Student loan repayment plans currently are not the sort of plans covered by Internal Revenue Code Section 127, which provides rules under which educational assistance plans may be maintained with favorable tax treatment for both employees and employers. However, a pair of bills have been introduced into the U.S. Congress to permit student loan repayment within the umbrella of Code Section 127. Neither have reached the president’s desk for signing. Current student loan repayment plan benefits are taxable as wages to the employee receiving benefits.

What does setting up a student loan repayment plan entail?

Employers must first determine how student loan debt has impacted their workforce. Surveys, interviews and focus groups are all methods employers can use to determine who should benefit under their arrangement. There is also a growing cadre of consultants and other third parties ready to assist employers in assessing the needs within their organizations.

Once the determination has been made as to the depth and breadth of the student loan repayment needs within the organization, leadership must make a commitment to the benefit. The plan can then be designed by the human resource function with oversight of financial officers. Because benefits paid under student loan repayment plans are taxable income to the employee recipients, it is important to integrate the plan sponsor’s payroll administrators in the process of designing and implementing a plan.

Most arrangements provide for monthly payments, but other options are available. The employer must determine if the benefit will be a flat amount for all who participate under the plan or use some other formula. The period over which payments will be made is also a key consideration. What, if anything, will be available to those who have no student loans? Employers must determine what types of student loans will be covered by their plans.
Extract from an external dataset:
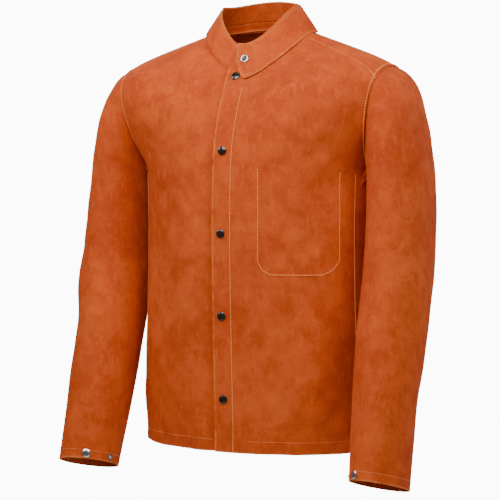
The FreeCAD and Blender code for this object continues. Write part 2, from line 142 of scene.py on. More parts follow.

Employers must also decide whether they will use some sort repayment requirement for those who take advantage of the program and voluntarily terminate employment with short service. Employers will also have to determine what information they will ask for and the process they will employ to verify student loan debt.

What about compliance?

With the plan design determined, the sponsoring employer will need to decide how it will document and communicate the new benefit to employees. Unlike qualified retirement plans, welfare benefits and some fringe benefits, these plans are not subject to IRS or Department of Labor qualification and ongoing operational requirements. They are subject to general principles of employment law, however.